Quote exactly, and only, the lines of the material below from the line with "make_board()" through the line with "record = json.load(file)".

+ + +

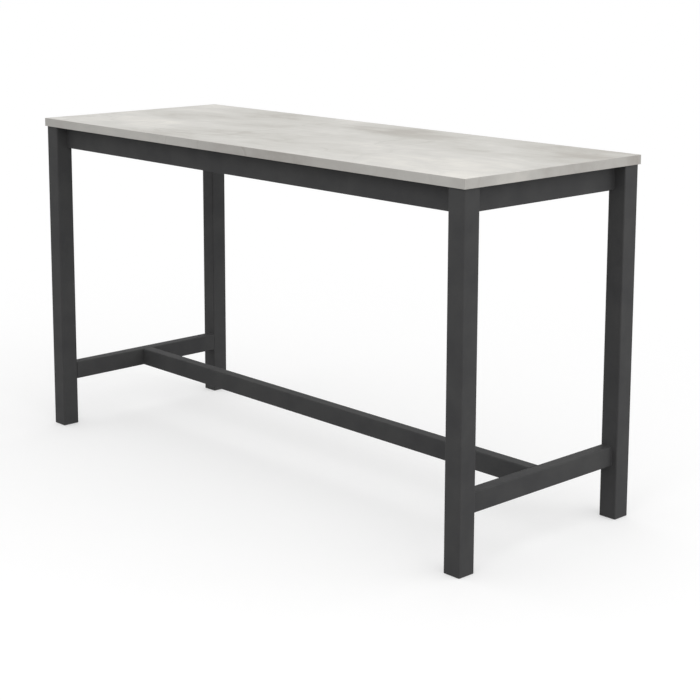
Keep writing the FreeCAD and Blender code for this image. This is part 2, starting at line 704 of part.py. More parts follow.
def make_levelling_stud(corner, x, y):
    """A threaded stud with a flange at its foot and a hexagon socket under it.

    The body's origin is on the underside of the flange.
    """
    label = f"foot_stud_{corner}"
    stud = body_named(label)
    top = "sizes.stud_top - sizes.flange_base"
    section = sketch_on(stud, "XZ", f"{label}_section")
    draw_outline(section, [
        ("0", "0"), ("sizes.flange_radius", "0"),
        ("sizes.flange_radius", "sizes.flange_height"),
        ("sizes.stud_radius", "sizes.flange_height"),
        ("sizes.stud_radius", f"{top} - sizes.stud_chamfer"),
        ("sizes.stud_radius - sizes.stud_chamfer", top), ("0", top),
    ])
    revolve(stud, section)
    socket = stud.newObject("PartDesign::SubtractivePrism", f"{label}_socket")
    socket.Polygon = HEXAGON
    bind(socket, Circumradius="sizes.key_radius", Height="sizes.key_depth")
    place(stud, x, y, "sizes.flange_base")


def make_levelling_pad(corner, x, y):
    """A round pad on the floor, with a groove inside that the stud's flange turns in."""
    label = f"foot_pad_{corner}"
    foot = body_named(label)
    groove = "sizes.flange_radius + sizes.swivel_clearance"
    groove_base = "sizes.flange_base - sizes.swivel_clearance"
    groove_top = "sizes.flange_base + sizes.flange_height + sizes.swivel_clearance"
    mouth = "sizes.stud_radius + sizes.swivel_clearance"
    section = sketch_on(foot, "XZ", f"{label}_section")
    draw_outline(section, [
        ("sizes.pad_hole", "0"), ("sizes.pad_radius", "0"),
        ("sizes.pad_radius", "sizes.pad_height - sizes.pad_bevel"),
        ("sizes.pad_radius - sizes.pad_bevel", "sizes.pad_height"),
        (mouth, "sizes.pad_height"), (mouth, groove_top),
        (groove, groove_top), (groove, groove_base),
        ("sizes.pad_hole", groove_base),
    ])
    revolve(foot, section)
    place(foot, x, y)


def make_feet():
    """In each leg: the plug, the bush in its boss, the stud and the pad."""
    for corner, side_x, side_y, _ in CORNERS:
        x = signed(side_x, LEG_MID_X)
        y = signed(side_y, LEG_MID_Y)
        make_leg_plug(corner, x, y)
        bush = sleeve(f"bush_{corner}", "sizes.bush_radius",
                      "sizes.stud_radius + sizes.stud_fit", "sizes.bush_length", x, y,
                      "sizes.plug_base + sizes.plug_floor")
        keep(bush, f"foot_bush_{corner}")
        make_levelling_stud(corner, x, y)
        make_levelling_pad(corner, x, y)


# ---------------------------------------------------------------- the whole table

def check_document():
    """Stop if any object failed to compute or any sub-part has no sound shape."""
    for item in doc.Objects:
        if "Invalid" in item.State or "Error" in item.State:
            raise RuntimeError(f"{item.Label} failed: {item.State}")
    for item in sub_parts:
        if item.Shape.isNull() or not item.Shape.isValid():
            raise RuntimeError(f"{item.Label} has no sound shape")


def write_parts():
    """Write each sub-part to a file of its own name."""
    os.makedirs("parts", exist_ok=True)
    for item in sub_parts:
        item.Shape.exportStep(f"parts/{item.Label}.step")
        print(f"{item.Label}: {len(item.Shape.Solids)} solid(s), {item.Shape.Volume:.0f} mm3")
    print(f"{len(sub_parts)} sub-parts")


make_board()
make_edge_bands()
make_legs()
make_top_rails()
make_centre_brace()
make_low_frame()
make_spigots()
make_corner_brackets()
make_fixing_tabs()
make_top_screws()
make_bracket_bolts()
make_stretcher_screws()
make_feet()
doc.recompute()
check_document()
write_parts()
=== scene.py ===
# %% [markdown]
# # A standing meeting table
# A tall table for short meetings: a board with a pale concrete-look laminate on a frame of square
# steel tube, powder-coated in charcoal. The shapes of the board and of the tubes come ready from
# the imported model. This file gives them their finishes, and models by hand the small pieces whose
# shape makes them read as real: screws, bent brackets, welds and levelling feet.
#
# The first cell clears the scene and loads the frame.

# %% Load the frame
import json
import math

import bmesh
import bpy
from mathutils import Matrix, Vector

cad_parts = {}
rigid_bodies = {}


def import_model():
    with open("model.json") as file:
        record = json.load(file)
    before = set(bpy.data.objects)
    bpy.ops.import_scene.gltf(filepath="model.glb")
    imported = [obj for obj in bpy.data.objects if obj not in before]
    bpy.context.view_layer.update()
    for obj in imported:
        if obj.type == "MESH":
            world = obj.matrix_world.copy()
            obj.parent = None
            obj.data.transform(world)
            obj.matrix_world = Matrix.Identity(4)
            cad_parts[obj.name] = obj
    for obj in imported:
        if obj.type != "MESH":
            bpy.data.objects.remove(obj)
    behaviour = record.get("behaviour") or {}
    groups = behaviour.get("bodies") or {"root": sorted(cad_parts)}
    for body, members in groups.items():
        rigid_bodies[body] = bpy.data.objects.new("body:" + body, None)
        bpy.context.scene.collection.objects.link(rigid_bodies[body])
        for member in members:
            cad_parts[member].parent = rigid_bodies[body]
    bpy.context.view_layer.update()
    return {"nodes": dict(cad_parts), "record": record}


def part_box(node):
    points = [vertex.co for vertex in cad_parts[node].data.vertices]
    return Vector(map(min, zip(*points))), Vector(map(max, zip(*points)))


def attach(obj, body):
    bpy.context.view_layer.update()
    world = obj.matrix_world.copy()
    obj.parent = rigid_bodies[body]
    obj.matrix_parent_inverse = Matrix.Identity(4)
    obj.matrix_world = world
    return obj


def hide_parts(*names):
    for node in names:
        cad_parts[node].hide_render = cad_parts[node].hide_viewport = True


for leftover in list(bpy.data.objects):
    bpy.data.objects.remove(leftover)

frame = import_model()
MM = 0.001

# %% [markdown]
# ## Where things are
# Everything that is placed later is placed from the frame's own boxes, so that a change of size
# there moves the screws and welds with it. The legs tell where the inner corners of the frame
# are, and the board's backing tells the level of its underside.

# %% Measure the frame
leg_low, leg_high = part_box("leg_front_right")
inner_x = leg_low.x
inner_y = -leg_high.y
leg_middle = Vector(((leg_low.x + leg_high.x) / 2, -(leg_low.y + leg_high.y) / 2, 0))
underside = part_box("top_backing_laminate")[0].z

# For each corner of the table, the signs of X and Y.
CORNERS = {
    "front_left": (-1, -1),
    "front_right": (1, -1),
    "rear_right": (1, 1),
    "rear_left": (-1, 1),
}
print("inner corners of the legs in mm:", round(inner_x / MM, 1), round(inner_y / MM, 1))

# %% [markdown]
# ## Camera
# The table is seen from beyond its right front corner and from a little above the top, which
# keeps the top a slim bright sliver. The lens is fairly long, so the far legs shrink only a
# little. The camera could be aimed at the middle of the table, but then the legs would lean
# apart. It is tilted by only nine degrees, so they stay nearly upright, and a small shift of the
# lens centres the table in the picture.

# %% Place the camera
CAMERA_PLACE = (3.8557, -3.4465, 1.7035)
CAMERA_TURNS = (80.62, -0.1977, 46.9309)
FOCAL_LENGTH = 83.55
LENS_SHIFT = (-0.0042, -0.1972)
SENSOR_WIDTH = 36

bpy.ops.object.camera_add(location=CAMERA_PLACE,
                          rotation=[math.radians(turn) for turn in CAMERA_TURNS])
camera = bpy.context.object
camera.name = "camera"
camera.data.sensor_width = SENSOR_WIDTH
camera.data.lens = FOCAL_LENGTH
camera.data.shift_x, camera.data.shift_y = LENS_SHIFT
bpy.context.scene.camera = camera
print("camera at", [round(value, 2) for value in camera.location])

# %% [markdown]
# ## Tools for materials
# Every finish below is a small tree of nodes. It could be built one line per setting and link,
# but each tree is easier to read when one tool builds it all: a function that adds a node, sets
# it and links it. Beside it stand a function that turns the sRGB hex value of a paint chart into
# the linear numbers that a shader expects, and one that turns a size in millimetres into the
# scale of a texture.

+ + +

▶ Reply to the exercise
make_board()
make_edge_bands()
make_legs()
make_top_rails()
make_centre_brace()
make_low_frame()
make_spigots()
make_corner_brackets()
make_fixing_tabs()
make_top_screws()
make_bracket_bolts()
make_stretcher_screws()
make_feet()
doc.recompute()
check_document()
write_parts()
=== scene.py ===
# %% [markdown]
# # A standing meeting table
# A tall table for short meetings: a board with a pale concrete-look laminate on a frame of square
# steel tube, powder-coated in charcoal. The shapes of the board and of the tubes come ready from
# the imported model. This file gives them their finishes, and models by hand the small pieces whose
# shape makes them read as real: screws, bent brackets, welds and levelling feet.
#
# The first cell clears the scene and loads the frame.

# %% Load the frame
import json
import math

import bmesh
import bpy
from mathutils import Matrix, Vector

cad_parts = {}
rigid_bodies = {}


def import_model():
    with open("model.json") as file:
        record = json.load(file)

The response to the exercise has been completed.